**Written request:**
Print the lines beginning with the one that contains "Write the Blender Python" and ending with the one that contains "floor side up.", exactly, both included, and no other lines.

**Records supplied:**
■ ■ ■ ■
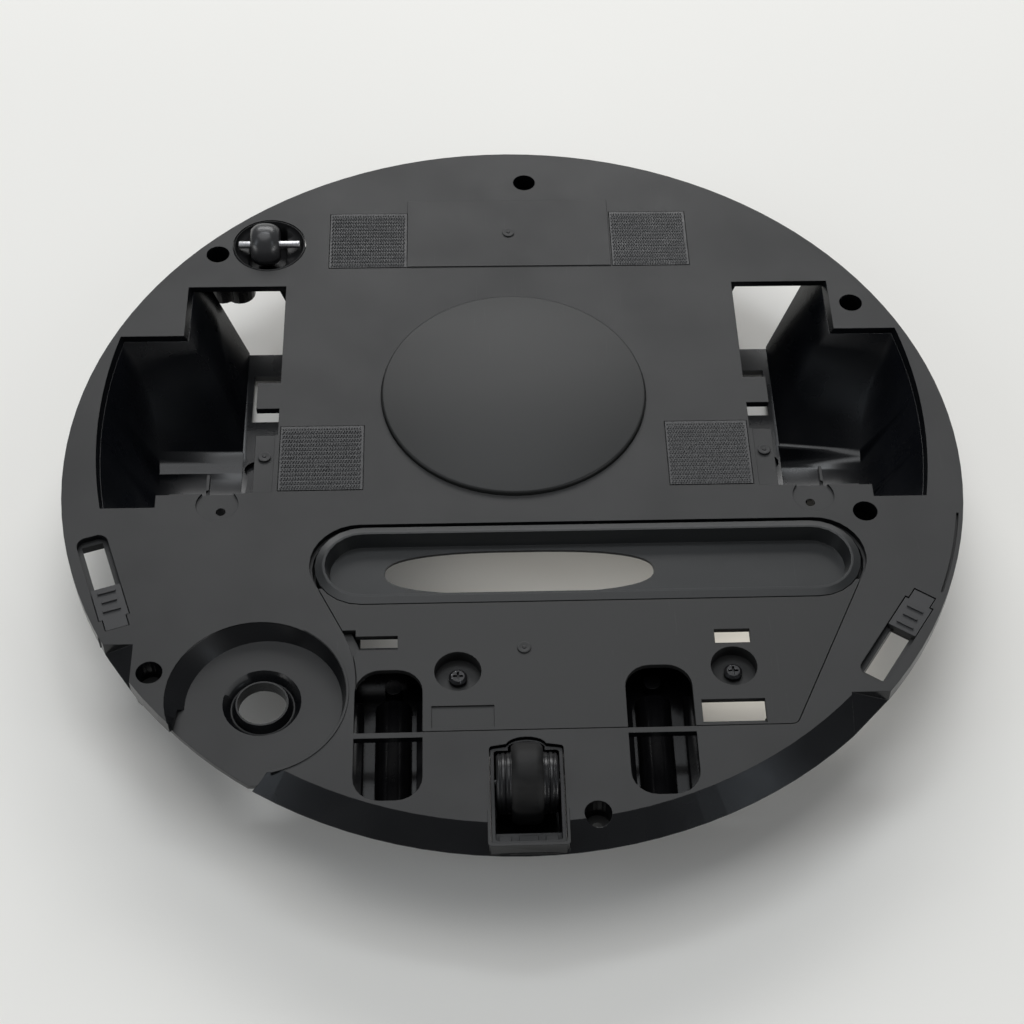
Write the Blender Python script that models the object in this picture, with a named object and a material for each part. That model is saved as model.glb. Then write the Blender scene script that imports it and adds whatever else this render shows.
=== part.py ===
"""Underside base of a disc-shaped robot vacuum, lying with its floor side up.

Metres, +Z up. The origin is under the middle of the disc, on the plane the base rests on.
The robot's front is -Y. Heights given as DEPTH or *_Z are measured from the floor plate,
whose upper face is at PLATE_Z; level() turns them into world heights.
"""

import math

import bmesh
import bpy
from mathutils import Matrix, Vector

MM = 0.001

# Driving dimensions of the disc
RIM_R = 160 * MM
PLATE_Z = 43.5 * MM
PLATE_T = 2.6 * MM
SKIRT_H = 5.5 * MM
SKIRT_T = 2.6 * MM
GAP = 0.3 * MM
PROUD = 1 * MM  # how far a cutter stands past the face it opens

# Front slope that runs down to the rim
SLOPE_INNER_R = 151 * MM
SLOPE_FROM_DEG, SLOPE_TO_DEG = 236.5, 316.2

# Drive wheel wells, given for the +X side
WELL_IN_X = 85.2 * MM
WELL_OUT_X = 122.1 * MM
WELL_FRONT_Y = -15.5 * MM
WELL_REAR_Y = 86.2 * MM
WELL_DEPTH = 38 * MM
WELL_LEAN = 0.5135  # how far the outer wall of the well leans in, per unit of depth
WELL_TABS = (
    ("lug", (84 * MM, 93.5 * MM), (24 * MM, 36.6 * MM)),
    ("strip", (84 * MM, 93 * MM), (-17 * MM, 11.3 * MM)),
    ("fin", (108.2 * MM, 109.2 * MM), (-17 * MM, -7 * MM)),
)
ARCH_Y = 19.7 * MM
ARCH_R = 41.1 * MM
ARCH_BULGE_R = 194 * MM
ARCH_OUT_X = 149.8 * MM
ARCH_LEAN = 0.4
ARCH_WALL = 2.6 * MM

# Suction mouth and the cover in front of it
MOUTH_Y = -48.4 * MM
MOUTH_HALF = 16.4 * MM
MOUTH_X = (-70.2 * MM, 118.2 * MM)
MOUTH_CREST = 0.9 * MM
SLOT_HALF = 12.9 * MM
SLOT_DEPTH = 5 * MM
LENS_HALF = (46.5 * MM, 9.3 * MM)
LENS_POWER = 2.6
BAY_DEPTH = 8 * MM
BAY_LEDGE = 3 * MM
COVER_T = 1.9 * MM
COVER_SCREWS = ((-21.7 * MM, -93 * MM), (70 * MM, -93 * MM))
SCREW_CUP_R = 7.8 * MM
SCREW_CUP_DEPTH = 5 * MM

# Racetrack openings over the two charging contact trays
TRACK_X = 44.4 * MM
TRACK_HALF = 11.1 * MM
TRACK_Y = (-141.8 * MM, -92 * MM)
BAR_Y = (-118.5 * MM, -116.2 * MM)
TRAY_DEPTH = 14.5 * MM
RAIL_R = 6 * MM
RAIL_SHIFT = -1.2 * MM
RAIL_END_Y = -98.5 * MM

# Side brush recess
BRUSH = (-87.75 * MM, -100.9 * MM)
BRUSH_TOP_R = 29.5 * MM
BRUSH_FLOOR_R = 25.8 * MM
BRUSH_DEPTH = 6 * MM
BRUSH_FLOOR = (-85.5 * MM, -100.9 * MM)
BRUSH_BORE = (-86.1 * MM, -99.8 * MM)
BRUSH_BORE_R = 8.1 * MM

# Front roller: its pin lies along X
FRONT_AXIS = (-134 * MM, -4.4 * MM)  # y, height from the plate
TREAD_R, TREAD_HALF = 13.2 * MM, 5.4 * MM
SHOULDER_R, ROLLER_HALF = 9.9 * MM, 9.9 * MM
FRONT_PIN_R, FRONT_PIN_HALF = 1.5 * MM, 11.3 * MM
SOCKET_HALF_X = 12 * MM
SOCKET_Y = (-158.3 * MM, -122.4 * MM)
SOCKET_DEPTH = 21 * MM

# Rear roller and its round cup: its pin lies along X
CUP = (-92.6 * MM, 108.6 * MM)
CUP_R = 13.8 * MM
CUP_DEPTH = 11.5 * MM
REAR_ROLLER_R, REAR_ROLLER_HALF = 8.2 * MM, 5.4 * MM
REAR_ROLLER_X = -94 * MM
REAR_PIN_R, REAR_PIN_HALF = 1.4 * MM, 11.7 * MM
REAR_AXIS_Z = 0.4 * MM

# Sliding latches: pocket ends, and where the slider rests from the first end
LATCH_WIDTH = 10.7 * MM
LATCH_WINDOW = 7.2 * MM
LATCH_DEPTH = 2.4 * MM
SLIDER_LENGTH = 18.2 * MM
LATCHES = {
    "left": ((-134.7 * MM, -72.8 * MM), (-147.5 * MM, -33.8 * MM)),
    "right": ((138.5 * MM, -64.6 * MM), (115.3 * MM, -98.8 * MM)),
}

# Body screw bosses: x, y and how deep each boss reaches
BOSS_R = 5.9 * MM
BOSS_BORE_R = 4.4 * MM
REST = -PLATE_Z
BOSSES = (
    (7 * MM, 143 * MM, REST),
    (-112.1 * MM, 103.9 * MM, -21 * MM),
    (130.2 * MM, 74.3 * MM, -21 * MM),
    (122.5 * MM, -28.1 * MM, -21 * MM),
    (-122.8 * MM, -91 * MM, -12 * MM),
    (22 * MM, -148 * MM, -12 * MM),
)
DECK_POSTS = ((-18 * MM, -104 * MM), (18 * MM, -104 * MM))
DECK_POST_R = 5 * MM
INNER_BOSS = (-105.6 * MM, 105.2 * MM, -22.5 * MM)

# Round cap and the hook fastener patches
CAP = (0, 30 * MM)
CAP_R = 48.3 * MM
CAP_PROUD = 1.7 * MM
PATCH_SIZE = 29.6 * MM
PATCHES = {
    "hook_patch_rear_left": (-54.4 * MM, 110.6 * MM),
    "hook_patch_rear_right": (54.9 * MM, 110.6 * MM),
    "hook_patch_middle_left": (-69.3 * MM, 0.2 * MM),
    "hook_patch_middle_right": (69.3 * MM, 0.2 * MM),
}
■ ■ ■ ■
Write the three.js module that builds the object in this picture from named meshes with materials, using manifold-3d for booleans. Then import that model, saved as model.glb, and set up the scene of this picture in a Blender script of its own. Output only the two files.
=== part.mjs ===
■ ■ ■ ■
**Response to this exercise:**
Write the Blender Python script that models the object in this picture, with a named object and a material for each part. That model is saved as model.glb. Then write the Blender scene script that imports it and adds whatever else this render shows.
=== part.py ===
"""Underside base of a disc-shaped robot vacuum, lying with its floor side up.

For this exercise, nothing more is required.